* Start *

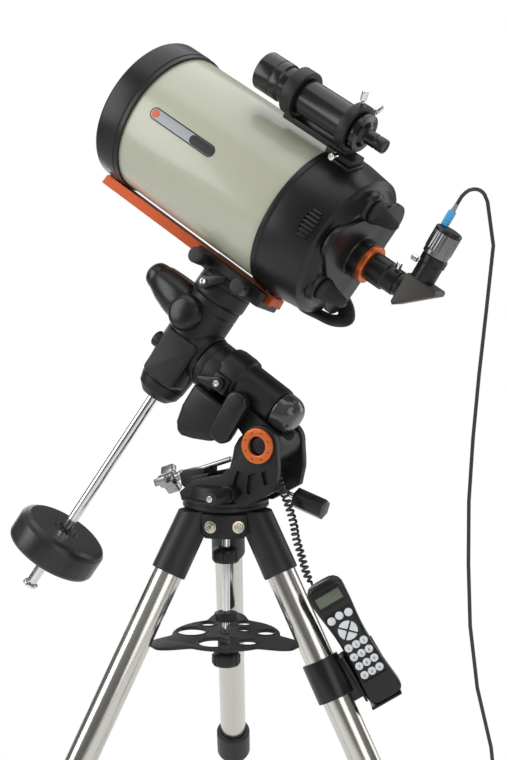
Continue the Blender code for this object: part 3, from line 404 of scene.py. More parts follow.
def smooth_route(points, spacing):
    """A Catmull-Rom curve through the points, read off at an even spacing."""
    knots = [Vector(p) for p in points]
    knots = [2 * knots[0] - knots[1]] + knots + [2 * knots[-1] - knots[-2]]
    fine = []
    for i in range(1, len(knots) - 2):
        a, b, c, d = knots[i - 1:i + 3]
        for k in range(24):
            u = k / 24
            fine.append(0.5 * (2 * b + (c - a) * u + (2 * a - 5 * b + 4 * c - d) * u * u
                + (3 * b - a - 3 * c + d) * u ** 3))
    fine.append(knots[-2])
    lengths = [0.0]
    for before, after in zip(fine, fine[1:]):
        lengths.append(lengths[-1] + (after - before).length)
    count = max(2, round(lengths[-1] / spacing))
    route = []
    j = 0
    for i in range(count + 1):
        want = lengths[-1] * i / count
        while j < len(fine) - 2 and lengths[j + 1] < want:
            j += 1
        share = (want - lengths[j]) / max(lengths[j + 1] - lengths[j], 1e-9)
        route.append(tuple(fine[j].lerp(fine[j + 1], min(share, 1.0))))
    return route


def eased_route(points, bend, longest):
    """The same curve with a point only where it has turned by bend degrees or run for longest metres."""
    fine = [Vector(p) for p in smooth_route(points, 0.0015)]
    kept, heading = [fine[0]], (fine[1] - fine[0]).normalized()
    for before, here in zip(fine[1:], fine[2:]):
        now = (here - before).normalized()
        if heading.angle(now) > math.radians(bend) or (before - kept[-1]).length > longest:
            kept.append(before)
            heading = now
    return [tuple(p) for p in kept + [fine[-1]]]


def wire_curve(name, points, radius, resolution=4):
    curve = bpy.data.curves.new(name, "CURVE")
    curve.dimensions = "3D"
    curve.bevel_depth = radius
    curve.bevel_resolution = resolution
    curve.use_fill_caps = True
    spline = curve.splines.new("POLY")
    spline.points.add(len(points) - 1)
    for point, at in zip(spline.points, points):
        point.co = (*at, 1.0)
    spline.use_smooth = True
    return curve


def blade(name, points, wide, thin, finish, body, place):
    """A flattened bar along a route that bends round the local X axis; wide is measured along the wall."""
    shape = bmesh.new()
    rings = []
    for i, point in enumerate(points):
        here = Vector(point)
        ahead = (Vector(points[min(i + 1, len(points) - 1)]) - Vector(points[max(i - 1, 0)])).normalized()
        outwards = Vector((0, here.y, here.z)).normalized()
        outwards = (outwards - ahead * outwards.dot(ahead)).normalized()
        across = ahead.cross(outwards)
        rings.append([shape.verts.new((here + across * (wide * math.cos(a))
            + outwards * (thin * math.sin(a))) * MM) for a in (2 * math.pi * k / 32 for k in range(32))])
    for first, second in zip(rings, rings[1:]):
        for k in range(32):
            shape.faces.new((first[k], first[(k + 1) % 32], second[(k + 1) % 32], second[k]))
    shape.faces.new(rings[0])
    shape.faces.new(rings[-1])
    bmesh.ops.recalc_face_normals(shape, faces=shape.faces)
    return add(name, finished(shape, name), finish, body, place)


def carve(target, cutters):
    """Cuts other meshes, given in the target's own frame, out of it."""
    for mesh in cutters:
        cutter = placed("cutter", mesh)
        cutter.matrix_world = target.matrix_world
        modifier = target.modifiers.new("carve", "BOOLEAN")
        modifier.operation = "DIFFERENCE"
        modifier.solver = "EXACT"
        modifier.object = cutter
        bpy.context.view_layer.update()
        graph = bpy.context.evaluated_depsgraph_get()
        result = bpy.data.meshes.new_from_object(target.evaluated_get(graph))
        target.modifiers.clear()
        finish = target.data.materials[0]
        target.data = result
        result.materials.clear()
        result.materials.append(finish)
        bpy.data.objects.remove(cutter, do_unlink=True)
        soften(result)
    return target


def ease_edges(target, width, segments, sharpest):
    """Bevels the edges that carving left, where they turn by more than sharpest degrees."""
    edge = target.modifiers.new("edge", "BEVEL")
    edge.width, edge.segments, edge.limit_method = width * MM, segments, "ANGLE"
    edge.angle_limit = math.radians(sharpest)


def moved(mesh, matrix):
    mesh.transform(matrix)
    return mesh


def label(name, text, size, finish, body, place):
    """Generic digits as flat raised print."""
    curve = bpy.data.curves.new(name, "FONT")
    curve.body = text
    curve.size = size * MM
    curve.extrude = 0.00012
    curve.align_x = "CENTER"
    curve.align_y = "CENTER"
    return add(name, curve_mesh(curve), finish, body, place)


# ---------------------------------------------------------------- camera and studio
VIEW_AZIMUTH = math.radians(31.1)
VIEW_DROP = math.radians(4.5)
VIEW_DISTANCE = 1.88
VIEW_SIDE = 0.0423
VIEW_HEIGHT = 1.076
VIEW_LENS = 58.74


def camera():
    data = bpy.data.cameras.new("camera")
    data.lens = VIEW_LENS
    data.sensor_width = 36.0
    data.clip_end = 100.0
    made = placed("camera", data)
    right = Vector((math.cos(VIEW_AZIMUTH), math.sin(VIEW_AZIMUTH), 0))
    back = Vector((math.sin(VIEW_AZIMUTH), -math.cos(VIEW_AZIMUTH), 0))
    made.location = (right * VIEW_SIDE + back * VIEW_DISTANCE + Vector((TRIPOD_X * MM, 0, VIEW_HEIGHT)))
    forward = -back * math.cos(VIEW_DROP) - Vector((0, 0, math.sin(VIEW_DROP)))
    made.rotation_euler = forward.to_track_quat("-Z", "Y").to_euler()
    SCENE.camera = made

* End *

Copy out the full material exactly as it appears.

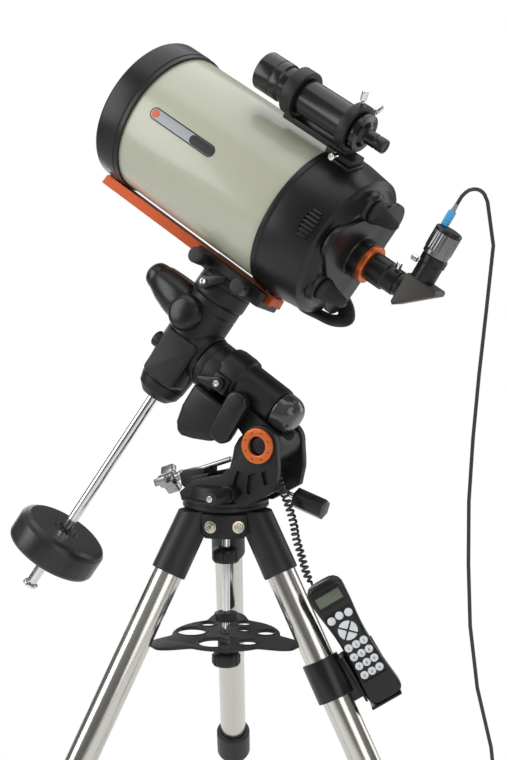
Continue the Blender code for this object: part 3, from line 404 of scene.py. More parts follow.
def smooth_route(points, spacing):
    """A Catmull-Rom curve through the points, read off at an even spacing."""
    knots = [Vector(p) for p in points]
    knots = [2 * knots[0] - knots[1]] + knots + [2 * knots[-1] - knots[-2]]
    fine = []
    for i in range(1, len(knots) - 2):
        a, b, c, d = knots[i - 1:i + 3]
        for k in range(24):
            u = k / 24
            fine.append(0.5 * (2 * b + (c - a) * u + (2 * a - 5 * b + 4 * c - d) * u * u
                + (3 * b - a - 3 * c + d) * u ** 3))
    fine.append(knots[-2])
    lengths = [0.0]
    for before, after in zip(fine, fine[1:]):
        lengths.append(lengths[-1] + (after - before).length)
    count = max(2, round(lengths[-1] / spacing))
    route = []
    j = 0
    for i in range(count + 1):
        want = lengths[-1] * i / count
        while j < len(fine) - 2 and lengths[j + 1] < want:
            j += 1
        share = (want - lengths[j]) / max(lengths[j + 1] - lengths[j], 1e-9)
        route.append(tuple(fine[j].lerp(fine[j + 1], min(share, 1.0))))
    return route


def eased_route(points, bend, longest):
    """The same curve with a point only where it has turned by bend degrees or run for longest metres."""
    fine = [Vector(p) for p in smooth_route(points, 0.0015)]
    kept, heading = [fine[0]], (fine[1] - fine[0]).normalized()
    for before, here in zip(fine[1:], fine[2:]):
        now = (here - before).normalized()
        if heading.angle(now) > math.radians(bend) or (before - kept[-1]).length > longest:
            kept.append(before)
            heading = now
    return [tuple(p) for p in kept + [fine[-1]]]


def wire_curve(name, points, radius, resolution=4):
    curve = bpy.data.curves.new(name, "CURVE")
    curve.dimensions = "3D"
    curve.bevel_depth = radius
    curve.bevel_resolution = resolution
    curve.use_fill_caps = True
    spline = curve.splines.new("POLY")
    spline.points.add(len(points) - 1)
    for point, at in zip(spline.points, points):
        point.co = (*at, 1.0)
    spline.use_smooth = True
    return curve


def blade(name, points, wide, thin, finish, body, place):
    """A flattened bar along a route that bends round the local X axis; wide is measured along the wall."""
    shape = bmesh.new()
    rings = []
    for i, point in enumerate(points):
        here = Vector(point)
        ahead = (Vector(points[min(i + 1, len(points) - 1)]) - Vector(points[max(i - 1, 0)])).normalized()
        outwards = Vector((0, here.y, here.z)).normalized()
        outwards = (outwards - ahead * outwards.dot(ahead)).normalized()
        across = ahead.cross(outwards)
        rings.append([shape.verts.new((here + across * (wide * math.cos(a))
            + outwards * (thin * math.sin(a))) * MM) for a in (2 * math.pi * k / 32 for k in range(32))])
    for first, second in zip(rings, rings[1:]):
        for k in range(32):
            shape.faces.new((first[k], first[(k + 1) % 32], second[(k + 1) % 32], second[k]))
    shape.faces.new(rings[0])
    shape.faces.new(rings[-1])
    bmesh.ops.recalc_face_normals(shape, faces=shape.faces)
    return add(name, finished(shape, name), finish, body, place)


def carve(target, cutters):
    """Cuts other meshes, given in the target's own frame, out of it."""
    for mesh in cutters:
        cutter = placed("cutter", mesh)
        cutter.matrix_world = target.matrix_world
        modifier = target.modifiers.new("carve", "BOOLEAN")
        modifier.operation = "DIFFERENCE"
        modifier.solver = "EXACT"
        modifier.object = cutter
        bpy.context.view_layer.update()
        graph = bpy.context.evaluated_depsgraph_get()
        result = bpy.data.meshes.new_from_object(target.evaluated_get(graph))
        target.modifiers.clear()
        finish = target.data.materials[0]
        target.data = result
        result.materials.clear()
        result.materials.append(finish)
        bpy.data.objects.remove(cutter, do_unlink=True)
        soften(result)
    return target


def ease_edges(target, width, segments, sharpest):
    """Bevels the edges that carving left, where they turn by more than sharpest degrees."""
    edge = target.modifiers.new("edge", "BEVEL")
    edge.width, edge.segments, edge.limit_method = width * MM, segments, "ANGLE"
    edge.angle_limit = math.radians(sharpest)


def moved(mesh, matrix):
    mesh.transform(matrix)
    return mesh


def label(name, text, size, finish, body, place):
    """Generic digits as flat raised print."""
    curve = bpy.data.curves.new(name, "FONT")
    curve.body = text
    curve.size = size * MM
    curve.extrude = 0.00012
    curve.align_x = "CENTER"
    curve.align_y = "CENTER"
    return add(name, curve_mesh(curve), finish, body, place)


# ---------------------------------------------------------------- camera and studio
VIEW_AZIMUTH = math.radians(31.1)
VIEW_DROP = math.radians(4.5)
VIEW_DISTANCE = 1.88
VIEW_SIDE = 0.0423
VIEW_HEIGHT = 1.076
VIEW_LENS = 58.74


def camera():
    data = bpy.data.cameras.new("camera")
    data.lens = VIEW_LENS
    data.sensor_width = 36.0
    data.clip_end = 100.0
    made = placed("camera", data)
    right = Vector((math.cos(VIEW_AZIMUTH), math.sin(VIEW_AZIMUTH), 0))
    back = Vector((math.sin(VIEW_AZIMUTH), -math.cos(VIEW_AZIMUTH), 0))
    made.location = (right * VIEW_SIDE + back * VIEW_DISTANCE + Vector((TRIPOD_X * MM, 0, VIEW_HEIGHT)))
    forward = -back * math.cos(VIEW_DROP) - Vector((0, 0, math.sin(VIEW_DROP)))
    made.rotation_euler = forward.to_track_quat("-Z", "Y").to_euler()
    SCENE.camera = made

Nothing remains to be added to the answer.